18. LIENS AND ENCUMBRANCES: Seller guarantees and warrants that the product is free and clear of all liens, security interests, and encumbrances. Seller also guarantees and warrants that Seller: (i) is the sole owner of title of the product and it has the authority to convey title to Purchaser, (ii) has fully complied with customs laws of each country of import, and (iii) has properly declared the product and paid all sums in relation to lawful importation of such product.
19. NO ASSIGNMENT: No assignment of this purchase order shall be made without Purchaser’s written consent.
20. NO ORAL MODIFICATIONS: No agreement altering, modifying, or extending these Terms and Conditions or the terms of any of Purchaser’s purchase orders shall be valid unless in writing and duly signed by both Seller and Purchaser.

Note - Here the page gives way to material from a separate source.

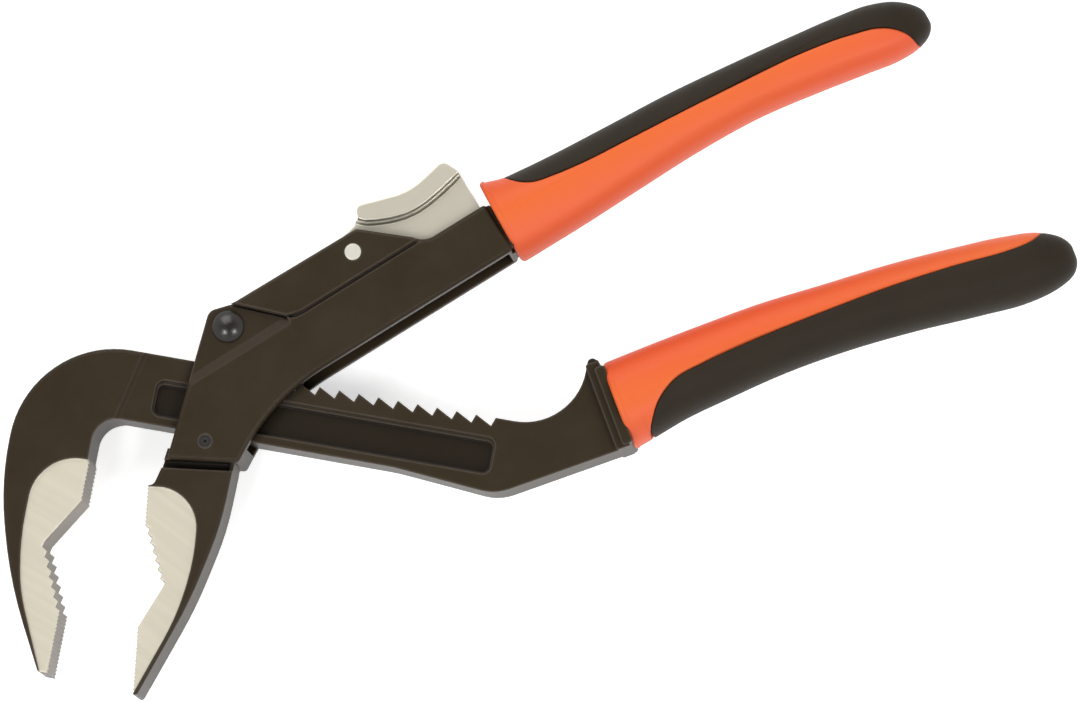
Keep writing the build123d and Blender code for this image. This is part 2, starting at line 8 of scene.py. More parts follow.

21. GOVERNING LAW AND JURISDICTION: These Terms and Conditions and all agreements existing between Seller and Purchaser (whether by virtue of a purchase order or otherwise) shall be governed by the laws of the State of Florida, without regard to its conflicts of law provisions. Seller and Purchaser specifically reject application of the United Nations Convention on Contracts for the International Sale of Goods to these Terms and Conditions and all agreements existing between Seller and Purchaser (whether by virtue of a purchase order or otherwise). The state and federal courts located in Miami-Dade County, Florida shall have exclusive jurisdiction over any disputes arising from or related to these Terms and Conditions, all agreements existing between Seller and Purchaser (whether by virtue of a purchase order or otherwise), and any claims that these Terms and Conditions or above-described agreements were procured by fraud and/or negligent misrepresentation. Seller irrevocably consents to the personal jurisdiction of the state and federal courts in and for Miami-Dade County, Florida, and irrevocably waives any claim it may have that any proceedings brought in such courts has been brought in an inconvenient forum.